From the anguished but cynical lonely man, Patekar moved to characters that showed patriotism. They could kill anybody for clearing this society of all kinds of human vices. Patekar showed tremendous skill in acting patriotic characters and at the same time his performance was unparalleled when it came to the presentation of psychotic characters. As he moved from cynical characters to the villainous ones, his ranting and peculiar dialogue delivery became more poetic, shrill and intense but by the time he started acting the roles of cops, his dialogue delivery became much more controlled and grave. While Amitabh Bacchan moved from his monosyllables to long dialogues in his later movies, Patekar took the reverse routes. His guns spoke while his tongue rested in the holster of his mouth. Patekar’s acting abilities found full fruition in Marathi movies like Baba Amte and his tested his comic bone in the mainstream Bollywood multi starrer like Welcome. We could say, as an actor, Patekar has done all kinds of roles that an actor would cherish to do. Now what is left for him?

(Nana in Ab thak Chappan)

I remember Patekar in an interview with the television journalist Rajat Kapoor in his program ‘Aap Ki Adalat’ (Your Court/People’s Court) reciting a poem on water. He could eke out thunderous applause including standing ovation from the studio audience as he could impress them with his oratorical skills. In fact that was an enactment of the younger Patekar who had enthralled the audience with his dialogue deliveries. When people see a matured and old Patekar doing the same but with lot of environmental concerns, he once again becomes the darling of the audience. But at the same time, in one of the commercials we see a rough, reticent but no nonsense Patekar acting as a middle class shopper in a shopping mall where he is offered a chocolate in the place of change. He reacts by giving his shoes as the total amount for the grocery. To the surprised salesperson he says that as they would not take his shoes for money why should he take their chocolate for change? Once again Patekar was playing to the gallery.

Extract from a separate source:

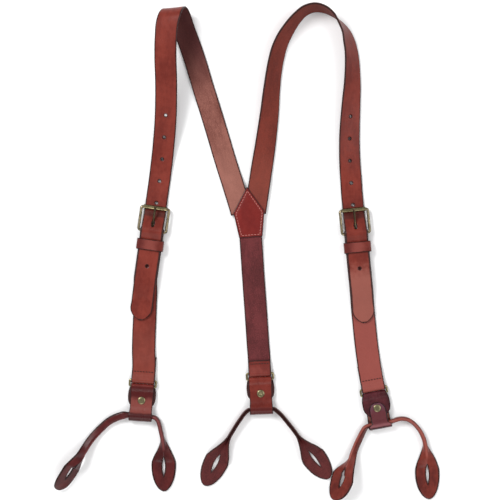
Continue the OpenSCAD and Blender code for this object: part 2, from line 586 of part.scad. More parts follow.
module button_strap(q) {
    run = lengths(q);
    color("#80342d") difference() {
        ribbon(q, round_section);
        on_ribbon(q, run, slit_back) slit(slit_len, slit_w);
        on_ribbon(q, run, run[len(run) - 1] - slit_back) slit(slit_len, slit_w);
    }
}
left_unit = both_legs(left_hang,
    [[-18.5, 0.8, 6, -80, 0, 1], [-25, -1, 5, -88, 0, 1], [-36, -6.5, 3.6, -88, 0, 1], [-44, -13.5, 3,
        -84, 0, 1],
        [-51, -20.5, 3.2, -78, 0, 1], [-57, -27.5, 4.6, -70, 0.02, 1], [-62, -34.5, 6.4, -64, 0.1, 1],
        [-65.5, -40, 8, -60, 0.3, 1], [-69, -45.5, 9.6, -57, 0.6, 1], [-73, -51.5, 11, -55, 0.86, 1],
        [-77.5, -58, 11.6, -54, 1, 1], [-81.5, -64.5, 11.6, -53, 1, 1], [-85, -70, 11, -51, 1, 0.97],
        [-88.3, -75.5, 9.4, -48, 1, 0.84], [-90.8, -79.7, 7.4, -44, 1, 0.64], [-92.5, -82.6, 5.4, -40, 1,
            0.42],
        [-93.5, -84.4, 4, -38, 1, 0.22]],
    [[18, -2.6, 5.8, 0, 0, 1], [20, -5.5, 5.2, 0, 0, 1], [21.4, -9.5, 4.8, 0, 0, 1], [22.7, -15, 4.6, 0,
        0, 1],
        [24.2, -22, 4.5, 0, 0, 1], [25.4, -28, 4.2, 0, 0.06, 1], [26.2, -33.5, 3.2, 0, 0.3, 1],
        [26.6, -39.5, 2, 0, 0.6, 1], [26.6, -46, 1.3, 0, 0.88, 1], [26.5, -52.5, 1.1, 0, 1, 1],
        [26.4, -59.5, 1.1, 0, 1, 1], [26.4, -66.5, 1.1, 0, 1, 0.98], [26.5, -73, 1.1, 0, 1, 0.88],
        [26.6, -78.5, 1.1, 0, 1, 0.7], [26.7, -82.5, 1.1, 0, 1, 0.5], [26.8, -85, 1.1, 0, 1, 0.34],
        [26.8, -86.3, 1.1, 0, 1, 0.22]], -70, 0);
back_unit = both_legs(back_hang,
    [[-18, -3.4, 5.8, 0, 0, 1], [-21, -7, 5.3, 0, 0, 1], [-24.5, -12, 4.9, 0, 0, 1], [-28.5, -18, 4.6, 0,
        0, 1],
        [-32.8, -25, 4.5, 0, 0, 1], [-37, -32, 4.4, 0, 0.02, 1], [-40, -37.5, 3.8, 0, 0.2, 1],
        [-43, -43.5, 2.5, 0, 0.52, 1], [-46.2, -50, 1.5, 0, 0.84, 1], [-50, -57.5, 1.1, 0, 1, 1],
        [-54, -65.5, 1.1, 0, 1, 1], [-57.5, -72.5, 1.1, 0, 1, 0.96], [-60.5, -78.5, 1.1, 0, 1, 0.84],
        [-62.8, -83, 1.1, 0, 1, 0.62], [-64.4, -86, 1.1, 0, 1, 0.38], [-65.2, -87.6, 1.1, 0, 1, 0.22]],
    [[18, -2, 5.8, 0, 0, 1], [22, -5.6, 5.3, 0, 0, 1], [26.5, -10.8, 4.9, 0, 0, 1], [31.5, -17, 4.6, 0, 0,
        1],
        [37, -24, 4.5, 0, 0, 1], [42, -31, 4.4, 0, 0.02, 1], [45.5, -36, 3.7, 0, 0.24, 1],
        [49.5, -41.5, 2.4, 0, 0.56, 1], [54, -47.5, 1.5, 0, 0.86, 1], [59, -54.5, 1.1, 0, 1, 1],
        [64, -61, 1.1, 0, 1, 1], [68.5, -67, 1.1, 0, 1, 0.94], [72.5, -72, 1.1, 0, 1, 0.78],
        [75.5, -76, 1.1, 0, 1, 0.55], [77.2, -78.4, 1.1, 0, 1, 0.34], [78, -79.4, 1.1, 0, 1, 0.22]], 0, 0);
right_unit = both_legs(right_hang,
    [[-17.2, -5, 5.8, 30, 0, 1], [-20, -9.8, 5.6, 38, 0, 1], [-23, -16, 5.5, 44, 0, 1], [-26.8, -24, 5.6,
        46, 0, 1],
        [-29.8, -31.5, 6, 46, 0.04, 1], [-32, -38, 7, 44, 0.22, 1], [-34.5, -45, 8.6, 42, 0.5, 1],
        [-38.5, -52.5, 9.8, 38, 0.82, 1], [-42, -59.5, 9.8, 34, 1, 1], [-44.5, -67, 9, 31, 1, 1],
        [-47.4, -74, 7.6, 28, 1, 0.92], [-50, -79.5, 6, 25, 1, 0.75], [-52, -83.3, 4.6, 22, 1, 0.54],
        [-53.2, -85.6, 3.6, 20, 1, 0.36], [-53.8, -86.8, 3.1, 20, 1, 0.22]],
    [[18, 4.2, 6.2, 0, 0, 1], [24.5, 5.6, 5.5, 0, 0, 1], [31, 4.8, 5, 0, 0, 1], [37, 1.5, 4.7, 0, 0, 1],
        [43.5, -5, 4.6, 0, 0, 1], [48.2, -12.5, 4.5, 0, 0, 1], [51, -19.5, 4.5, 0, 0, 1],
        [52.3, -25.5, 4.3, 0, 0.04, 1], [53.1, -31.5, 3.2, 0, 0.3, 1], [53.8, -37.5, 2, 0, 0.62, 1],
        [54.3, -44, 1.2, 0, 0.9, 1], [54.6, -51, 1.1, 0, 1, 1], [54.9, -58, 1.1, 0, 1, 1],
        [55.2, -65, 1.1, 0, 1, 1], [55.7, -71.5, 1.1, 0, 1, 0.93], [56.4, -77.5, 1.1, 0, 1, 0.77],
        [57, -82, 1.1, 0, 1, 0.55], [57.5, -85, 1.1, 0, 1, 0.36], [57.8, -86.8, 1.1, 0, 1, 0.22]], 25, 0);
module left_button_strap() { button_strap(left_unit); }
module right_button_strap() { button_strap(right_unit); }
module back_button_strap() { button_strap(back_unit); }

left_shoulder_strap();
right_shoulder_strap();
back_strap();
yoke_outer_patch();
yoke_inner_patch();
yoke_stitching();
left_front_strap();
right_front_strap();
left_ring_stitching();
right_ring_stitching();
back_ring_stitching();
left_buckle_stitching();
right_buckle_stitching();
left_buckle_frame();
left_buckle_roller();
left_buckle_prong();
left_keeper();
right_buckle_frame();
right_buckle_roller();
right_buckle_prong();
right_keeper();
left_ring();
left_end_tab();
left_rivet_cap();
left_rivet_post();
left_button_strap();
right_ring();
right_end_tab();
right_rivet_cap();
right_rivet_post();
right_button_strap();
back_ring();
back_end_tab();
back_rivet_cap();
back_rivet_post();
back_button_strap();
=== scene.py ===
import math
from math import hypot, pi, sqrt

import bmesh
import bpy
from mathutils import Matrix, Vector


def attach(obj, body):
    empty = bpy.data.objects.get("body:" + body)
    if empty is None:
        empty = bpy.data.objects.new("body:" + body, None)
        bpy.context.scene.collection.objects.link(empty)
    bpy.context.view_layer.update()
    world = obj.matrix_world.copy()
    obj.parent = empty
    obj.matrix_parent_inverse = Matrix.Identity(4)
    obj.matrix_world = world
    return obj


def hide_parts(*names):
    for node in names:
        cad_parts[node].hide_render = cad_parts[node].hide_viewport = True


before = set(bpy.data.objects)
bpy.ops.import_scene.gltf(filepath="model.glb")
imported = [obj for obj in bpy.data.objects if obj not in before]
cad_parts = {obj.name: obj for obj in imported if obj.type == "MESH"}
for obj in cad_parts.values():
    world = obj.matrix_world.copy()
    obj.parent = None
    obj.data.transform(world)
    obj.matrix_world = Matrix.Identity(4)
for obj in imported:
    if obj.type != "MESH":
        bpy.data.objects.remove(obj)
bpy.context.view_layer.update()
scene = bpy.context.scene
MM = 0.001

# ---------- camera ----------
photo_w, eye_h = 575, 1450  # the photo's width at the floor, and the camera's height over it
eye = bpy.data.cameras.new("camera")
eye.sensor_width = 36
eye.lens = 36 * eye_h / photo_w
eye.clip_start, eye.clip_end = 0.05, 20
camera = bpy.data.objects.new("camera", eye)
camera.location = (1.15 * MM, -42.6 * MM, eye_h * MM)
scene.collection.objects.link(camera)
scene.camera = camera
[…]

The new move of Patekar is a populist move because all the film actors in the country cannot come forward and give away money to the people who have committed suicide and who are intending to do so. It is not the job of the film actors and actresses or anybody in this country to distribute their hard earned riches to the poor people. You may be surprised to hear this. Nana Patekar or anybody else in that case could do so. But it is not their job. Philanthropy and charity are good but they do not fundamentally change poverty in a country. Changing the socio-economic imbalance through political programs and will is the duty of the elected governments. The governments that take tax from people cannot expect the film actors to do the public charity. Even if Patekar does it, is he going to help all those who have lost their kith and kin in this debt related- crop failure related deaths? What would he do if a whole lot of people in this country come before him and tell him that they are about to commit suicide? When there is an elected government, we should not expect a society or country could be run on charity.

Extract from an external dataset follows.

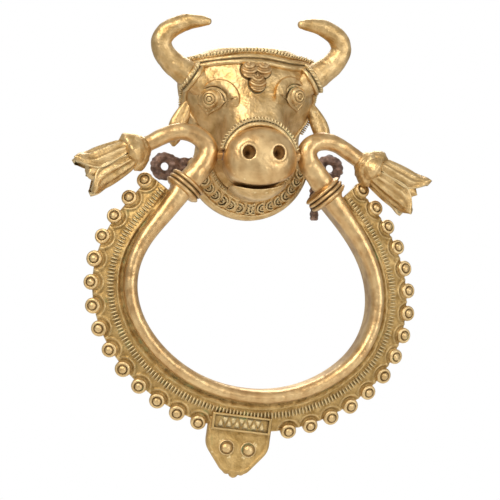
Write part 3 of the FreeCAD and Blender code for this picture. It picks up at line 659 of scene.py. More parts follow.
solid = add_node(row_tree, "GeometryNodeRealizeInstances", [(0, strung.outputs[0])])
clad = add_node(row_tree, "GeometryNodeSetMaterial",
                [(0, solid.outputs[0]), ("Material", given.outputs["Metal"])])
add_node(row_tree, "NodeGroupOutput", [(0, clad.outputs[0])])


def row_along(name, line, outward, bead_mesh, pitch, twist=0.0, uneven=0.0):
    """A plain mesh of beads a pitch apart on a line, each facing outward and turned by twist."""
    thread = bpy.data.meshes.new(name + "_line")
    thread.from_pydata((np.asarray(line) * MM).tolist(), [(n, n + 1) for n in range(len(line) - 1)], [])
    ways = thread.attributes.new("outward", "FLOAT_VECTOR", "POINT")
    ways.data.foreach_set("vector", np.asarray(outward, float).ravel())
    carrier = bpy.data.objects.new(name + "_line", thread)
    bead = bpy.data.objects.new(name + "_bead", bead_mesh)
    for helper in (carrier, bead):
        bpy.context.collection.objects.link(helper)
    modifier = carrier.modifiers.new("row", "NODES")
    modifier.node_group = row_tree
    wanted = {"Bead": bead, "Pitch": pitch * MM, "Twist": twist, "Unevenness": uneven, "Metal": cast_brass}
    for socket in row_tree.interface.items_tree:
        if socket.in_out == "INPUT" and socket.name in wanted:
            modifier[socket.identifier] = wanted[socket.name]
    bpy.context.view_layer.update()
    made = bpy.data.meshes.new_from_object(carrier.evaluated_get(bpy.context.evaluated_depsgraph_get()))
    made.name = name
    made.polygons.foreach_set("use_smooth", np.ones(len(made.polygons), bool))
    for helper in (carrier, bead):
        bpy.data.objects.remove(helper)
    return made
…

(Nana's latest film Welcome Back poster)

The second reason I would cite for not accepting this move of Nana Patekar is this that it is not a political act. It does not have any ideology other than human compassion (which too comes under cloud and I would explain it soon). Any act devoid of an ideological aim or theoretical strength cannot run a long innings as it is bound to crumble under the weight of practical problems. Patekar claims that he knows Phadnavis, the chief minister of Maharashtra and it is time that the government should do something towards this calamity called farmer suicide. In fact, by giving away money to the affected, we come to know that Patekar was not intending to shame the government. Had it been so we could have appreciated the move. But here the actor is just performing his role as a Marathi elder who ‘knows’ Phadnavis even before he became the chief minister of the state. If it was a really a political move which could create a long term result, Patekar could have gone on record implicating the successive governments. Instead taking an appeasing route, he could have boldly spoken against the government/s. But his intention is not that.

The fact that chokes me with indignation is the timing of Patekar’s move to help the farmers. On 4th September, his new movie ‘Welcome Back’, a sequel to the rom-com, Welcome is going to be released where he share screen space with Anil Kapoor, John Abraham and Paresh Raval. Just before the release of their new movies, most of the Bollywood stars either do something good to the society or they get into some kind of controversy. Amir Khan is the best example of a do gooder before the release of his movies. Some stars paint or exhibit their works and give away all the money to some charity organization (Salman Khan), some stars take their families to some European trip (Akshay Kumar), some stars fall in or fall out of love with their co-stars (the younger ones like Ranbeer Kapoor et al) or someone like Shah Rukh Khan appear on a stage show talking about Hindu-Muslim unity. They are all stunts that are meant to promote their movies. Nana Patekar knows who is going to get the media space by announcing relief to the farmers. Who else knows the Indian psyche better than the people who move them with their histrionics? Hence, I have all the reasons to doubt Nana Patekar though I like him as an actor.